Miriam Allred (07:19)
Yeah, so it's all about the clients. You don't feel
strongly about it being more home care heavy or more registry heavy. It's what your market needs and you're able to deliver.
Neal Kursban (07:28)
Right, it's what they, yes. And that also holds on the caregiver side as well. some caregivers prefer the independent contractor status and others prefer an employee status. And again, I don't have a dog in the fight. It's just whatever the client and caregiver feel is best for them.
Miriam Allred (07:48)
Well, we're not going to go too far down this registry side, even though we could, because I think that's really interesting. Today, what I want us to focus on are really like your three differentiators. Like you mentioned, your mom, Sandy is a pioneer in home care. Not very many home care companies can say they've been doing this for 50 plus years, but you were one of the few that can. And so there's kind of three differentiators that you've helped me identify that you believe set Family & Nursing Care apart. The first being
service obsession, the white glove experience that you're delivering to these clients. The second is caregiver sustainability. We're going to talk about how you're paying these caregivers so much and some of the foundations and programs that you've built to keep caregivers for years and years and years. And then the last thing we're going to talk about is being a family owned and operated business for this long. You've been approached by PE, you've got a lot of outside interest and money coming your way, but you've decided to keep the business.

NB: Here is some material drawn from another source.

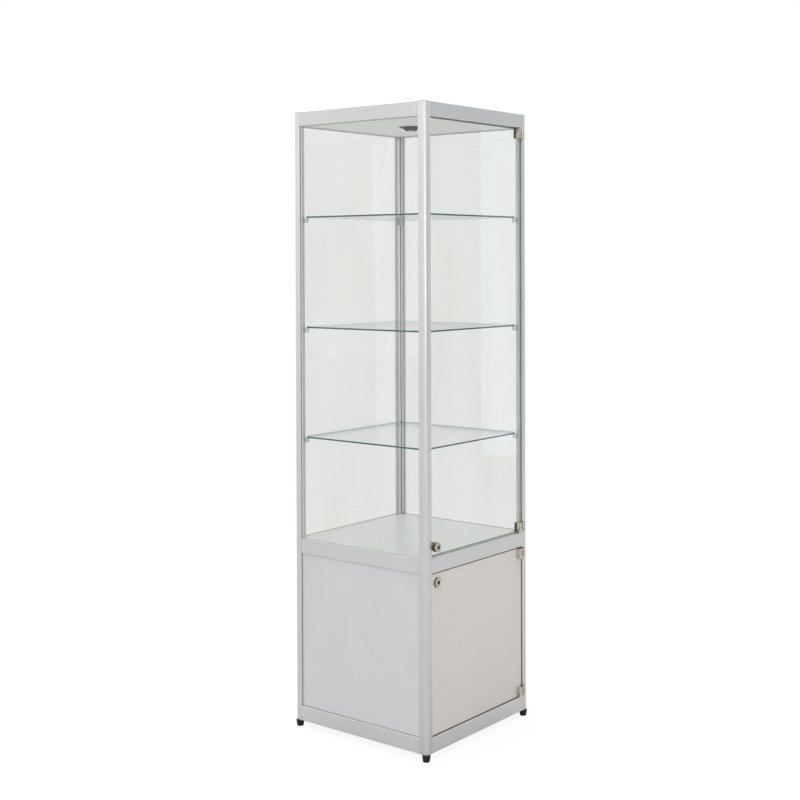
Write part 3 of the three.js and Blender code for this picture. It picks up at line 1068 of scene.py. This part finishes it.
@dataclass
class Shelves:
    """The three glass shelves with their clear brackets, and the pins that hold each bracket."""

    clip: float = 10.4
    arris: float = 0.45
    bracket_from: float = 16.0
    bracket_to: float = 33.6
    bracket_radius: float = 9.0
    bracket_segments: int = 10
    bracket_edge: float = 0.5
    post_from: float = 5.0
    post_clearance: float = 25.3
    post_chamfer: float = 5.0
    pin_radius: float = 2.6
    pin_offset: float = 3.8
    pin_segments: int = 32

    def build(self) -> None:
        """Builds the shelves, and one bracket and pin copied to the twelve corners."""
        for number in (1, 2, 3):
            name = f"shelf_{number}"
            shelf = self.sheet(name)
            fit(shelf, CASE, [name])
        bracket, pin = self.bracket(), self.pin()
        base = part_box("shelf_1_support_front_left")[0].z
        for number in (1, 2, 3):
            for corner in Corner:
                node = f"shelf_{number}_support_{corner.label}"
                move = Matrix.Translation((0, 0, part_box(node)[0].z - base)) @ turn(corner.value)
                piece = place(copy_of(bracket, f"shelf_{number}_bracket_{corner.label}"), move)
                fit(dress(piece, CLEAR), CASE, [node])
                stud = place(copy_of(pin, f"shelf_{number}_pin_{corner.label}"), move)
                fit(dress(stud, POLISHED), CASE)
        for pattern in (bracket, pin):
            bpy.data.objects.remove(pattern)

    def sheet(self, node: str) -> Piece:
        """Builds a shelf with clipped corners and an arris on every edge."""
        low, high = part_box(node)
        shelf = block(node + "_glass", low, high)
        round_edges(shelf, upright, self.clip, 1)
        round_edges(shelf, lambda c, d: not along(d, Axis.Z), self.arris, 1)
        dress(shelf, SHELF_GLASS)
        dress_faces(shelf, GROUND_EDGE, lambda c, n: abs(n.z) < 0.1)
        dress_faces(shelf, ARRIS, lambda c, n: 0.1 < abs(n.z) < 0.9)
        return shelf

    @staticmethod
    def corner_square(name: str, first: float, last: float, low: float, high: float) -> Piece:
        """Makes a block at the front left corner.

        Args:
            name: Its name.
            first: Where it starts, in millimetres in from the post's outer corner.
            last: Where it ends.
            low: Its lower height in metres.
            high: Its upper height.

        Returns:
            The block.
        """
        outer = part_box("front_left_post")[0]
        return block(
            name,
            (outer.x + first * MM, outer.y + first * MM, low),
            (outer.x + last * MM, outer.y + last * MM, high),
        )

    def bracket(self) -> Piece:
        """Builds the bracket that wraps the post's inner corner under the shelf."""
        low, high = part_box("shelf_1_support_front_left")
        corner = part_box("front_left_post")[0].x
        start, end, inner = self.bracket_from, self.bracket_to, self.post_clearance
        pad = self.corner_square("bracket pattern", start, end, low.z, high.z)
        far = corner + end * MM
        round_edges(pad, upright_at(far, far), self.bracket_radius, self.bracket_segments)
        post = self.corner_square("post space", self.post_from, inner, low.z - MM, high.z + MM)
        near_face = corner + inner * MM
        round_edges(post, upright_at(near_face, near_face), self.post_chamfer, 1)
        combine(pad, [post], "DIFFERENCE")
        soften(pad, self.bracket_edge, 3)
        return smooth(pad)

    def pin(self) -> Piece:
        """Builds the two domed pins on the bracket's face, square to the case's diagonal."""
        r, shank, rim, dome = self.pin_radius, self.pin_radius * 0.8, 0.5, 0.9
        profile = [(shank, -2.0), (shank, 0.0), (r, 0.0), (r, rim)]
        profile += [(r * math.cos(a), rim + dome * math.sin(a)) for a in (0.4, 0.8, 1.15, 1.4)]
        pin = turned("pin pattern", profile, self.pin_segments)
        low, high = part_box("shelf_1_support_front_left")
        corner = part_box("front_left_post")[0]
        reach = self.bracket_to - self.bracket_radius * (1 - math.sqrt(0.5))
        spot = Vector((corner.x + reach * MM, corner.y + reach * MM, (low.z + high.z) / 2))
        facing = Vector((1, 1, 0)).to_track_quat("Z", "Y").to_matrix().to_4x4()
        place(pin, Matrix.Translation(spot) @ facing)
        rise = Vector((0, 0, self.pin_offset * MM))
        upper = place(copy_of(pin, "upper pin"), Matrix.Translation(rise))
        place(pin, Matrix.Translation(-rise))
        return smooth(join([pin, upper]), 50)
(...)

independently owned and operated. And so we're going to talk about that as a differentiator as well. So just wanted to kind of preview the three areas we're going to talk about. Let's start with the service obsession. You explained to me that you want your business to deliver an experience compared to maybe like the Ritz Carlton, you know, like the top tier experience that these clients can have in home care. And so the question I want to ask,
Neal Kursban (09:03)
Right.
Miriam Allred (09:06)
Every home care business says that I offer premium care, quality care, like we're the best in our market, but you truly have built that. And I want to know what does that look like in practice? How are you and the team delivering that experience over and over and over?
Neal Kursban (09:23)
Okay, it's a loaded set of questions you asked, I'll often say we are in, we're not in the home care business, we're in the service business. Because again, private pay, family's clients paying 35, $40 an hour, whatever the going rate is in their respective market. And if you do the math very quickly, mean just.
30, let's keep the numbers simple, $40 an hour, four hours a day. Four times, it's $160, times that by five or seven days. The math adds up very quickly. It's not like when you get your cable bill or your phone bill and it's 100, 200, whatever. I mean, this is a lot of money. And if people are willing and able to spend this kind of money, I myself would expect.
that in return. I would expect to have a service experience that's gonna wow me. And so that's our job at Family & Nursing Care So that's a little bit buzzwordy, so we'll get into the specifics, but it's a philosophy. Well, actually I do gotta go a step further, and this is a bit into the weeds, but so every week we have an all-hands huddle meeting with all 100 of our employees. It's 15 minutes.
and every week we go through one of our guiding values. have 15 guiding, we have a mission and then 15 guiding values. And we go through each and every one of them, I'm sorry, we go through one of them that week and then we give an example, an employee will give an example of how they lived it that particular week.
And so it's just a constant reminder. of times, and we used to have this on the wall, and there's our guiding values, and this is what we all are supposed to know, but we live it every week, and we remind people, then 16, the mission plus 15 guiding values every 16 weeks, we start all over again. So anyhow, it's constant. It's just constantly dripping in who we are, how we are, how we do, what we do, when we do, what we do.